My software environment comprised Fontographer, for making fonts—and, for testing them, which was also part of my design process, Quark XPress (first choice for making and checking specimens in my studio, with a Laserwriter II NTX printout at a slightly heavy 300 dpi), Adobe Illustrator and Adobe Photoshop. Corel Draw and Pagemaker were also quite popular, but in my neck of the woods (Toronto) the trio of Quark-Illustrator-Photoshop was the professional default/standard, on Apple computers.
At the time, before high-res computer screens and the WWW, you really did have to print out typography to inspect its subtleties, and because print was the predominant medium for type.
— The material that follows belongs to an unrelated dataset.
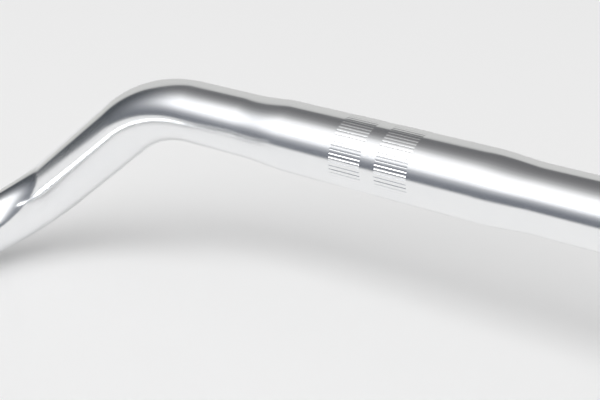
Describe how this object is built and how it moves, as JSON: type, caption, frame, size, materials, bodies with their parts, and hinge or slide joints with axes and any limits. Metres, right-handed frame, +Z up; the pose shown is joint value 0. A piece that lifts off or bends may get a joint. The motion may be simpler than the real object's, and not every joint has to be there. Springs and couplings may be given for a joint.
{
  "type": "bullhorn handlebar",
  "caption": "One-piece bent aluminium tube bicycle handlebar with a swollen, knurled clamp zone, a dropped corner each side and forward horns with upturned open ends.",
  "frame": {"origin": "middle of the clamp zone, on the tube's centre line", "axes": "+X along the centre section to one side, -Y forward along the horns, +Z up; the bar stands on its two horns"},
  "size_m": [0.4238, 0.2147, 0.0989],
  "materials": {
    "polished_aluminium": "bright polished and clear anodised"
  },
  "bodies": {
    "root": {"handlebar": "polished_aluminium"}
  },
  "joints": []
}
I did also order the occasional high-res “stat” type specimen (on RC or resin-coated photo paper) from my service bureau—a bicycle courier would transport my floppy disc to the bureau and bring back the print.3 -
ATF Type Designer, typeface editor by ATF/Kingsley. The basic license didn't allow the user to sell fonts they produced commercially. I recall paying $50 for a demo license just to play with it but I don't know if the company lasted long enough to sell any retail licenses -- which would have cost over $50K+royalties on the fonts. After the bankruptcy the software was bought by Adobe, probably because they wanted the optical scaling algorithm for their own use.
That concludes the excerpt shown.